## Set task
Report all lines holding "that".

## Data to use
• • • • •

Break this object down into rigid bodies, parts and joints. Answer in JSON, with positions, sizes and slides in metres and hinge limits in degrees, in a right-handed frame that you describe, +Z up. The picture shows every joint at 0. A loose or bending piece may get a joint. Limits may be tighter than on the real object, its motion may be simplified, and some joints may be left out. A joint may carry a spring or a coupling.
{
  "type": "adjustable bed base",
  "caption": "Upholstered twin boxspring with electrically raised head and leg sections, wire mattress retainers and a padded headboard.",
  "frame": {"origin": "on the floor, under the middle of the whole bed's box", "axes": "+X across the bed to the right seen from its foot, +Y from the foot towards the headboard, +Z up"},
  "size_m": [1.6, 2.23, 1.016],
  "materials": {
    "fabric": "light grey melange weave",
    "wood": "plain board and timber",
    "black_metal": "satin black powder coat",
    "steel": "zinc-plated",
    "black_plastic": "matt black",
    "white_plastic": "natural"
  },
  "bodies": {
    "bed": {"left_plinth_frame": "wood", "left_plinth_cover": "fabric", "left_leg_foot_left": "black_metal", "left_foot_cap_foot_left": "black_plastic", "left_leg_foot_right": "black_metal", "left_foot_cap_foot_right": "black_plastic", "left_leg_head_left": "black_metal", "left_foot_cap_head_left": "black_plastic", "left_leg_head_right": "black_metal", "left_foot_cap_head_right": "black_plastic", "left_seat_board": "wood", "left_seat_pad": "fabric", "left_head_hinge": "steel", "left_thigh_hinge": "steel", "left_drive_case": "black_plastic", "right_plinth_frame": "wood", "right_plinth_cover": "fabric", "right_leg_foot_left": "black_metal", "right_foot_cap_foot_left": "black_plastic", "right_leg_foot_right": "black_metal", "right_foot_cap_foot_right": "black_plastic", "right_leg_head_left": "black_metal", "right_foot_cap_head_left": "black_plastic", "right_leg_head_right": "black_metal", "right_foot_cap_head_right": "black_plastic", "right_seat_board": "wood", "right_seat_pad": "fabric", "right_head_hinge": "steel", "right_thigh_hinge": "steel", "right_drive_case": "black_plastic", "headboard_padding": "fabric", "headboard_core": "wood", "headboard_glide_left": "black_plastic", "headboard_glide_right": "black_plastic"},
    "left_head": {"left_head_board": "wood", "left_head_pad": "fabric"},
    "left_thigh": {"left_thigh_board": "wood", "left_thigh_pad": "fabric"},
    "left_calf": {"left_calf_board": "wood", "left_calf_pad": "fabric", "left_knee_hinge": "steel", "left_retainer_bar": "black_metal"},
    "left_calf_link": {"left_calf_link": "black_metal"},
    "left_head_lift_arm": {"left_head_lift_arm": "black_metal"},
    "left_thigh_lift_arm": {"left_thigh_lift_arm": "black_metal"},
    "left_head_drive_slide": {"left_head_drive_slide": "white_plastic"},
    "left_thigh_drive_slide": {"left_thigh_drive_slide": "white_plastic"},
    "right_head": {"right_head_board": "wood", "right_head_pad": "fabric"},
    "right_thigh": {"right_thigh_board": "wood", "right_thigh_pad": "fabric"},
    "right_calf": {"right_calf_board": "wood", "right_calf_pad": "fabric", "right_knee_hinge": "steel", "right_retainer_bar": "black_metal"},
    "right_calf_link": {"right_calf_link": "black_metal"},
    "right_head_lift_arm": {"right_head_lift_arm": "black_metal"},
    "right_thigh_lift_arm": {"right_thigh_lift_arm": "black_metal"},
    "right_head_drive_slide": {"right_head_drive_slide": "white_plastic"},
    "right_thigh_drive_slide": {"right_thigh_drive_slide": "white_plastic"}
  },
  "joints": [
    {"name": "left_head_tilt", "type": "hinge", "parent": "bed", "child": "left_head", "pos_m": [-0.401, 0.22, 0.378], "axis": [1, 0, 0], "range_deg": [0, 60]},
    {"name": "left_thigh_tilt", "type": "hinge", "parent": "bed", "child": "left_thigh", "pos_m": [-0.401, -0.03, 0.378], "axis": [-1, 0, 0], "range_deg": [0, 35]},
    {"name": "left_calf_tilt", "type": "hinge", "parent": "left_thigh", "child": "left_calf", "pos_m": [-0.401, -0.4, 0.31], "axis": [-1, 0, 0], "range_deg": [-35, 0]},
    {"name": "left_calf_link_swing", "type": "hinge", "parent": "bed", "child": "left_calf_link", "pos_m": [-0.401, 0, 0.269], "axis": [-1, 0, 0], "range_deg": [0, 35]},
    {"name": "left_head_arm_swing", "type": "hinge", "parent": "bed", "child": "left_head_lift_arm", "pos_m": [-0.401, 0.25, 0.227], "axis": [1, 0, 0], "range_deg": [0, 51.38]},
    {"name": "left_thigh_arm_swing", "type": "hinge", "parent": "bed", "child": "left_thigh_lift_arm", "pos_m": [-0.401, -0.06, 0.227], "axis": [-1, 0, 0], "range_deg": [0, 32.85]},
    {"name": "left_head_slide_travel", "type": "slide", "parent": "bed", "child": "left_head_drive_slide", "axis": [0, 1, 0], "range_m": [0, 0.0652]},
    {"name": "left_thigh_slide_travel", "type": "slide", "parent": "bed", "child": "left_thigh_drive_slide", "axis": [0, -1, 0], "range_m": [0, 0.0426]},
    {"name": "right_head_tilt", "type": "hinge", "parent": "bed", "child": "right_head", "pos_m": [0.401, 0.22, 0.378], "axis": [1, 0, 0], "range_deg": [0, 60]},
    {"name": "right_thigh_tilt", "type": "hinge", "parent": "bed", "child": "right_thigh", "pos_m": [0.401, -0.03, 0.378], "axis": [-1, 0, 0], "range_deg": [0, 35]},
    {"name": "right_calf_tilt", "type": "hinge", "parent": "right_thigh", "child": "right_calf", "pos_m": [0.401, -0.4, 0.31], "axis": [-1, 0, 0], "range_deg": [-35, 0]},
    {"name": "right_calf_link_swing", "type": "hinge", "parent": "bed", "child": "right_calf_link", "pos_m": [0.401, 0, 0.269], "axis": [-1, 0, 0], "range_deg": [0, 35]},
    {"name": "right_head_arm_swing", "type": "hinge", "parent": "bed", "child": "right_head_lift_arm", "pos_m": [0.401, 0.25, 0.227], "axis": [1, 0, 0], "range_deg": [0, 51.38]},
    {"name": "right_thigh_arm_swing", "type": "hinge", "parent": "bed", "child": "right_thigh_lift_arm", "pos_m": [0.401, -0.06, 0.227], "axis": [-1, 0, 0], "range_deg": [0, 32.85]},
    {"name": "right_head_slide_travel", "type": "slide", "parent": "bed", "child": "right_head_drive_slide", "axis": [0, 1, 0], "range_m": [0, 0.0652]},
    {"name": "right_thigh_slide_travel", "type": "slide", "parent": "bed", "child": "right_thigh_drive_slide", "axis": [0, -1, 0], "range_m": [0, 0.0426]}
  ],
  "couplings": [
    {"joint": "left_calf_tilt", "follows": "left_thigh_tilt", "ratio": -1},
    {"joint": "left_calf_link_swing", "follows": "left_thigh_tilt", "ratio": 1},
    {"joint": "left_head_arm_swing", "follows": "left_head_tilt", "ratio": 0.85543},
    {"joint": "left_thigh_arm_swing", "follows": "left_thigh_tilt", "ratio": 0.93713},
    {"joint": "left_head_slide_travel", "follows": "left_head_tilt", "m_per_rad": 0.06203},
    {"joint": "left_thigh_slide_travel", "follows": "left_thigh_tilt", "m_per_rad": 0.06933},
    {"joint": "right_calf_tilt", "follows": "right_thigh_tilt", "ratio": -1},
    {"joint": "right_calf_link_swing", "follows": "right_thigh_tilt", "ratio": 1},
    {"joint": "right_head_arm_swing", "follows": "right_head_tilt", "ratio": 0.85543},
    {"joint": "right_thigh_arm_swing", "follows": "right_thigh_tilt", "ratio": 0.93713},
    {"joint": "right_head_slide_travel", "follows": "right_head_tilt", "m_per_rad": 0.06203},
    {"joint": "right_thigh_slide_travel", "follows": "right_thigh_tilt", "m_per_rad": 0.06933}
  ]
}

• • • • •

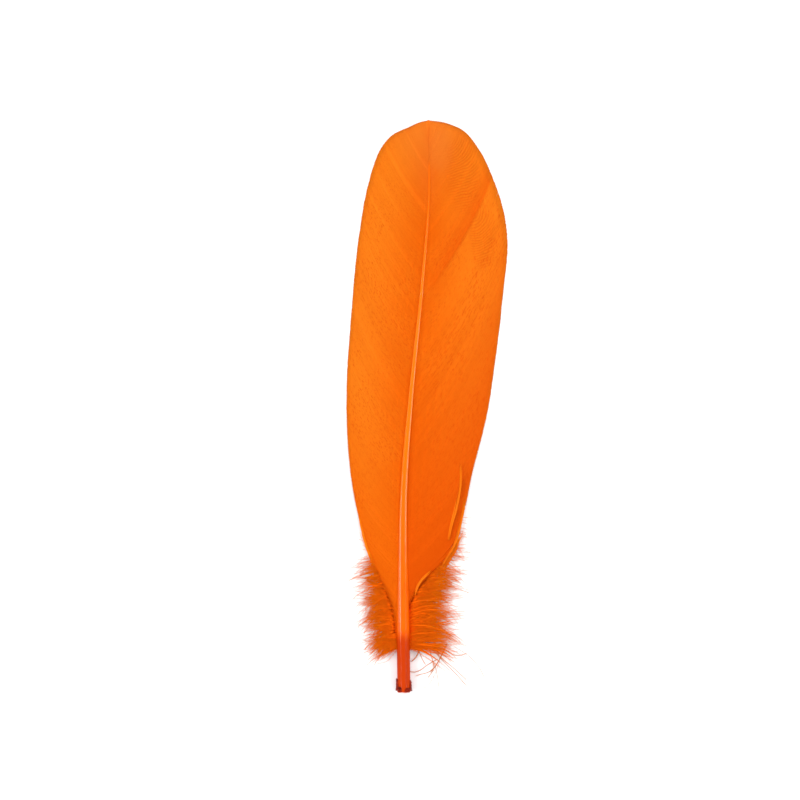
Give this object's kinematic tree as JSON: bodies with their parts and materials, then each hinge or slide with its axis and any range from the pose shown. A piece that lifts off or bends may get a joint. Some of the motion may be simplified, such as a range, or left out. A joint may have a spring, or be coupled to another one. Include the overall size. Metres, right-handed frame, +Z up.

• • • • •

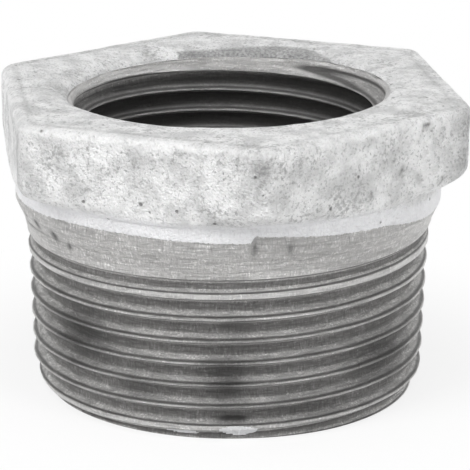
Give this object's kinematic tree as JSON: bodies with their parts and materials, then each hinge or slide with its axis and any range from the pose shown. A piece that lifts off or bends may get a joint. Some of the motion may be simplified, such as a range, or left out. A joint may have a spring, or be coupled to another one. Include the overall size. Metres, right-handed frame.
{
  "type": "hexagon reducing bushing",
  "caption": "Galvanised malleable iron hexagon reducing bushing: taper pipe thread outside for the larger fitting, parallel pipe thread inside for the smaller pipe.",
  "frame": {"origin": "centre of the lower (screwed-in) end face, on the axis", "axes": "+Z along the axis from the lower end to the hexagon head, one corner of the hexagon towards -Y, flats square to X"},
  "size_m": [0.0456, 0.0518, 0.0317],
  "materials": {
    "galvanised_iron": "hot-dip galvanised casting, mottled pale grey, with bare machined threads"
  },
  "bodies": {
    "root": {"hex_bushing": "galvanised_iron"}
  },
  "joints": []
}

• • • • •

## Solved exercise
Break this object down into rigid bodies, parts and joints. Answer in JSON, with positions, sizes and slides in metres and hinge limits in degrees, in a right-handed frame that you describe, +Z up. The picture shows every joint at 0. A loose or bending piece may get a joint. Limits may be tighter than on the real object, its motion may be simplified, and some joints may be left out. A joint may carry a spring or a coupling.
Give this object's kinematic tree as JSON: bodies with their parts and materials, then each hinge or slide with its axis and any range from the pose shown. A piece that lifts off or bends may get a joint. Some of the motion may be simplified, such as a range, or left out. A joint may have a spring, or be coupled to another one. Include the overall size. Metres, right-handed frame, +Z up.
Give this object's kinematic tree as JSON: bodies with their parts and materials, then each hinge or slide with its axis and any range from the pose shown. A piece that lifts off or bends may get a joint. Some of the motion may be simplified, such as a range, or left out. A joint may have a spring, or be coupled to another one. Include the overall size. Metres, right-handed frame.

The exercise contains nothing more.